Short problem: Restate the entire listing word for word.
□ □ □ □ □
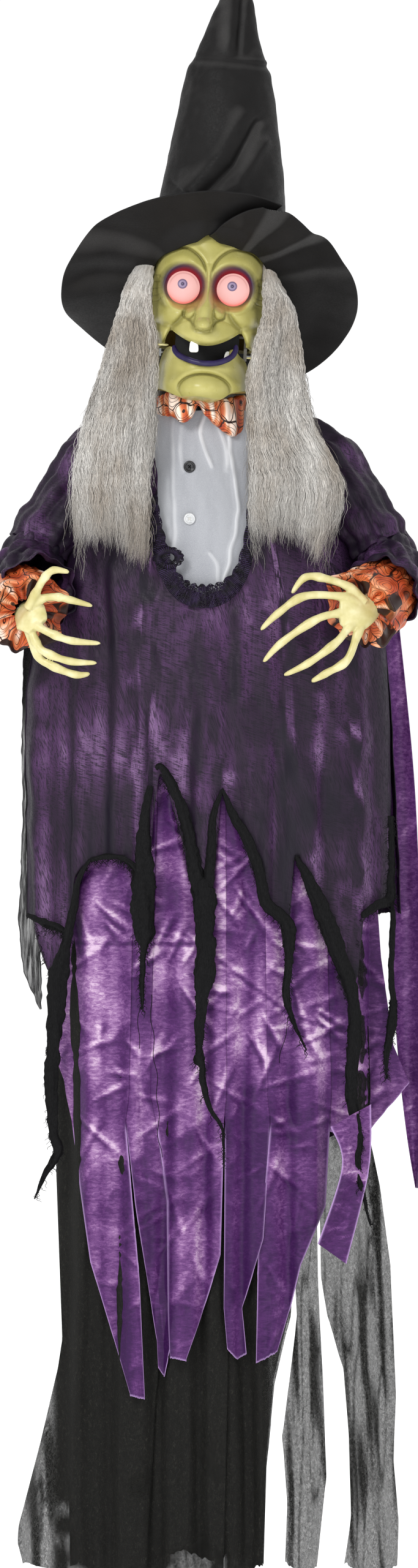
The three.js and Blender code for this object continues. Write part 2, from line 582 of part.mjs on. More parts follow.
function hat() {
  // Each ring of the crown: [centre, half width, half depth, tilt in degrees], from the brim's hole to the tip.
  const rings = [
    [[0, 0, 0], 70.5, 98.5, 38],
    [[4, 2, 48], 75, 88, 26],
    [[9, 3, 102], 72, 73, 14],
    [[9, -2, 184], 59, 55, 5],
    [[8, -7, 256], 46, 37, 0],
    [[10, -7, 294], 31, 26, 0],
    [[12, -7, 325], 19, 16, 0],
    [[13, -6, 373], 4, 4, 0],
  ];
  const crown = (inset) => {
    const place = (v) => {
      const [centre, halfX, halfSlope, tilt] = rings[Math.round((0.5 + v.y) * (rings.length - 1))];
      const length = Math.hypot(v.x, v.z);
      if (length < 1e-6) return new THREE.Vector3(...centre);
      const angle = Math.atan2(v.z, v.x);
      return hatRing(angle, centre, halfX - inset, halfSlope - inset, tilt * DEG);
    };
    return solidOf(mapped(new THREE.CylinderGeometry(1, 1, 1, 18, rings.length - 1), place));
  };
  const slack = { from: inHead(0, 0, -90), radius: 7 };
  const buttonhole = rod("z", 100, 330, [slack.from.x, slack.from.y], slack.radius, 12);
  const mouth = crown(CLOTH).translate([0, 0, -CLOTH]);
  add(head, "hat_crown", "hat_cloth", cut(crown(0), mouth, buttonhole.intersect(block(-99, 99, 20, 99, 90, 330))));

  const { tilt, holeX, holeSlope, outerX, outerSlope } = BRIM;
  const wave = (angle) => 7 * Math.sin(3 * angle + 0.6);
  const brimProfile = [[0, 0], [0.5, 0], [1, 0], [1, 1], [0.5, 1], [0, 1], [0, 0]].map((p) => new THREE.Vector2(p[0] + 1, p[1]));
  const place = (v) => {
    const length = Math.hypot(v.x, v.z);
    const out = length - 1;
    const angle = Math.atan2(v.z, v.x);
    const halfX = THREE.MathUtils.lerp(holeX, outerX, out);
    const halfSlope = THREE.MathUtils.lerp(holeSlope, outerSlope, out);
    const point = hatRing(angle, [0, 0, 0], halfX, halfSlope, tilt);
    const lift = wave(angle) * out * out + (v.y > 0.5 ? 0 : -CLOTH) - GAP;
    return point.add(new THREE.Vector3(0, Math.sin(tilt) * lift, Math.cos(tilt) * lift));
  };
  add(head, "hat_brim", "hat_cloth", solidOf(mapped(new THREE.LatheGeometry(brimProfile, 30), place)));
}

function hair() {
  // Each hank: centre and half width, from the temple down to its end on the chest.
  const hanks = {
    right: [[-75, -103, -232, 9], [-83, -102, -280, 17], [-89, -103, -336, 27], [-97, -106, -387, 36],
      [-108, -111, -451, 43], [-109, -112, -502, 43], [-107, -111, -546, 33]],
    left: [[68, -103, -240, 7], [77, -102, -280, 19], [76, -103, -336, 27], [80, -106, -387, 32],
      [93, -111, -433, 43], [95, -113, -478, 49], [94, -112, -546, 36]],
  };
  for (const [name, rows] of Object.entries(hanks)) {
    const last = rows.length - 1;
    const halfWidth = graph(...rows.map((row, i) => [i / last, row[3]]));
    const thickness = graph([0, 7], [0.3, 11], [0.6, 14], [0.9, 13], [1, 8]);
    const curve = curveThrough(rows.map((row) => row.slice(0, 3)));
    const back = new THREE.Vector3(0, 1, 0);
    add(root, `hair_hank_${name}`, "hair", limb(curve, halfWidth, thickness, 12, 9, back));
  }
  // The hair over the nape hangs as one curved sheet behind the head, outside the robe's back.
  const sheet = (v) => {
    const z = THREE.MathUtils.lerp(-545, -338, 0.5 + v.z);
    const proud = v.y > 0 ? 12 : 4;
    const clear = z < -395;
    const spread = Math.max(78, clear ? robeHalfWidth(z) : 0) + proud;
    const depth = Math.max(62, clear ? robeHalfDepth(z) : 0) + proud;
    const angle = v.x * Math.PI * 0.7;
    return new THREE.Vector3(Math.sin(angle) * spread, BODY_Y + Math.cos(angle) * depth, z);
  };
  add(root, "hair_nape", "hair", solidOf(mapped(new THREE.BoxGeometry(1, 1, 1, 10, 1, 8), sheet)));
}

// ---- Costume ---------------------------------------------------------------------------------------------

const robeHalfWidth = graph([-1280, 214], [-1000, 200], [-800, 197], [-700, 190], [-620, 172], [-560, 146],
  [-500, 130], [-440, 122], [-414, 116], [-398, 104]);
const robeHalfDepth = graph([-1280, 104], [-1000, 96], [-800, 92], [-600, 84], [-500, 76], [-440, 62],
  [-414, 44], [-398, 24]);
const skirtHalfWidth = graph([-1703, 214], [-1500, 190], [-1300, 178], [-1000, 180], [-800, 178], [-620, 150],
  [-500, 110], [-440, 100], [-420, 92]);

// Half the width of the seam left open at the body's sides, wide enough for the shoulder bar to pass.
const seam = graph([-500, 4], [-446, 12]);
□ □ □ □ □
Correct response:
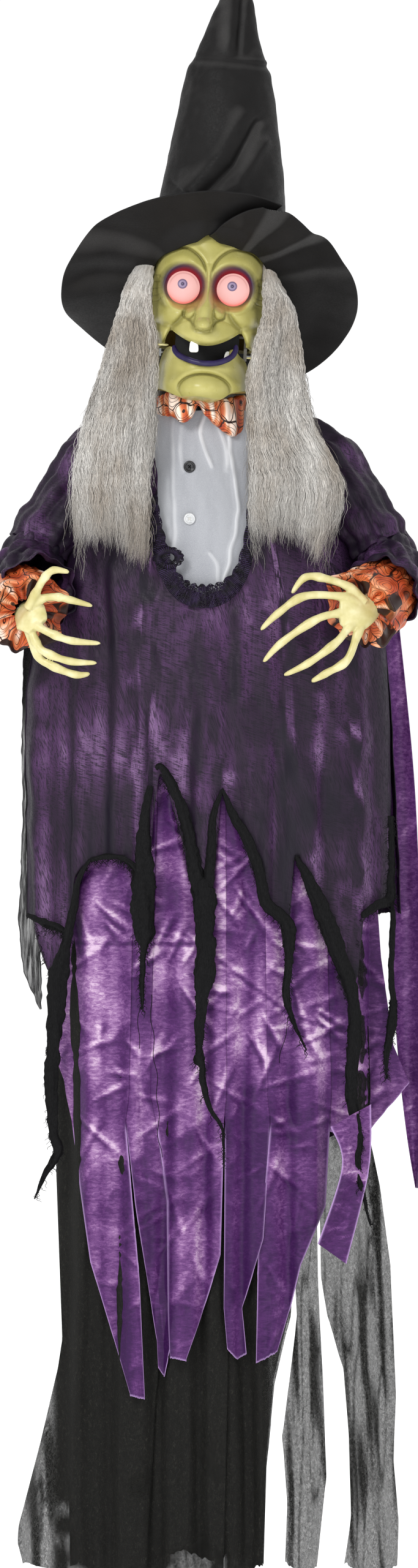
The three.js and Blender code for this object continues. Write part 2, from line 582 of part.mjs on. More parts follow.
function hat() {
  // Each ring of the crown: [centre, half width, half depth, tilt in degrees], from the brim's hole to the tip.
  const rings = [
    [[0, 0, 0], 70.5, 98.5, 38],
    [[4, 2, 48], 75, 88, 26],
    [[9, 3, 102], 72, 73, 14],
    [[9, -2, 184], 59, 55, 5],
    [[8, -7, 256], 46, 37, 0],
    [[10, -7, 294], 31, 26, 0],
    [[12, -7, 325], 19, 16, 0],
    [[13, -6, 373], 4, 4, 0],
  ];
  const crown = (inset) => {
    const place = (v) => {
      const [centre, halfX, halfSlope, tilt] = rings[Math.round((0.5 + v.y) * (rings.length - 1))];
      const length = Math.hypot(v.x, v.z);
      if (length < 1e-6) return new THREE.Vector3(...centre);
      const angle = Math.atan2(v.z, v.x);
      return hatRing(angle, centre, halfX - inset, halfSlope - inset, tilt * DEG);
    };
    return solidOf(mapped(new THREE.CylinderGeometry(1, 1, 1, 18, rings.length - 1), place));
  };
  const slack = { from: inHead(0, 0, -90), radius: 7 };
  const buttonhole = rod("z", 100, 330, [slack.from.x, slack.from.y], slack.radius, 12);
  const mouth = crown(CLOTH).translate([0, 0, -CLOTH]);
  add(head, "hat_crown", "hat_cloth", cut(crown(0), mouth, buttonhole.intersect(block(-99, 99, 20, 99, 90, 330))));

  const { tilt, holeX, holeSlope, outerX, outerSlope } = BRIM;
  const wave = (angle) => 7 * Math.sin(3 * angle + 0.6);
  const brimProfile = [[0, 0], [0.5, 0], [1, 0], [1, 1], [0.5, 1], [0, 1], [0, 0]].map((p) => new THREE.Vector2(p[0] + 1, p[1]));
  const place = (v) => {
    const length = Math.hypot(v.x, v.z);
    const out = length - 1;
    const angle = Math.atan2(v.z, v.x);
    const halfX = THREE.MathUtils.lerp(holeX, outerX, out);
    const halfSlope = THREE.MathUtils.lerp(holeSlope, outerSlope, out);
    const point = hatRing(angle, [0, 0, 0], halfX, halfSlope, tilt);
    const lift = wave(angle) * out * out + (v.y > 0.5 ? 0 : -CLOTH) - GAP;
    return point.add(new THREE.Vector3(0, Math.sin(tilt) * lift, Math.cos(tilt) * lift));
  };
  add(head, "hat_brim", "hat_cloth", solidOf(mapped(new THREE.LatheGeometry(brimProfile, 30), place)));
}

function hair() {
  // Each hank: centre and half width, from the temple down to its end on the chest.
  const hanks = {
    right: [[-75, -103, -232, 9], [-83, -102, -280, 17], [-89, -103, -336, 27], [-97, -106, -387, 36],
      [-108, -111, -451, 43], [-109, -112, -502, 43], [-107, -111, -546, 33]],
    left: [[68, -103, -240, 7], [77, -102, -280, 19], [76, -103, -336, 27], [80, -106, -387, 32],
      [93, -111, -433, 43], [95, -113, -478, 49], [94, -112, -546, 36]],
  };
  for (const [name, rows] of Object.entries(hanks)) {
    const last = rows.length - 1;
    const halfWidth = graph(...rows.map((row, i) => [i / last, row[3]]));
    const thickness = graph([0, 7], [0.3, 11], [0.6, 14], [0.9, 13], [1, 8]);
    const curve = curveThrough(rows.map((row) => row.slice(0, 3)));
    const back = new THREE.Vector3(0, 1, 0);
    add(root, `hair_hank_${name}`, "hair", limb(curve, halfWidth, thickness, 12, 9, back));
  }
  // The hair over the nape hangs as one curved sheet behind the head, outside the robe's back.
  const sheet = (v) => {
    const z = THREE.MathUtils.lerp(-545, -338, 0.5 + v.z);
    const proud = v.y > 0 ? 12 : 4;
    const clear = z < -395;
    const spread = Math.max(78, clear ? robeHalfWidth(z) : 0) + proud;
    const depth = Math.max(62, clear ? robeHalfDepth(z) : 0) + proud;
    const angle = v.x * Math.PI * 0.7;
    return new THREE.Vector3(Math.sin(angle) * spread, BODY_Y + Math.cos(angle) * depth, z);
  };
  add(root, "hair_nape", "hair", solidOf(mapped(new THREE.BoxGeometry(1, 1, 1, 10, 1, 8), sheet)));
}

// ---- Costume ---------------------------------------------------------------------------------------------

const robeHalfWidth = graph([-1280, 214], [-1000, 200], [-800, 197], [-700, 190], [-620, 172], [-560, 146],
  [-500, 130], [-440, 122], [-414, 116], [-398, 104]);
const robeHalfDepth = graph([-1280, 104], [-1000, 96], [-800, 92], [-600, 84], [-500, 76], [-440, 62],
  [-414, 44], [-398, 24]);
const skirtHalfWidth = graph([-1703, 214], [-1500, 190], [-1300, 178], [-1000, 180], [-800, 178], [-620, 150],
  [-500, 110], [-440, 100], [-420, 92]);

// Half the width of the seam left open at the body's sides, wide enough for the shoulder bar to pass.
const seam = graph([-500, 4], [-446, 12]);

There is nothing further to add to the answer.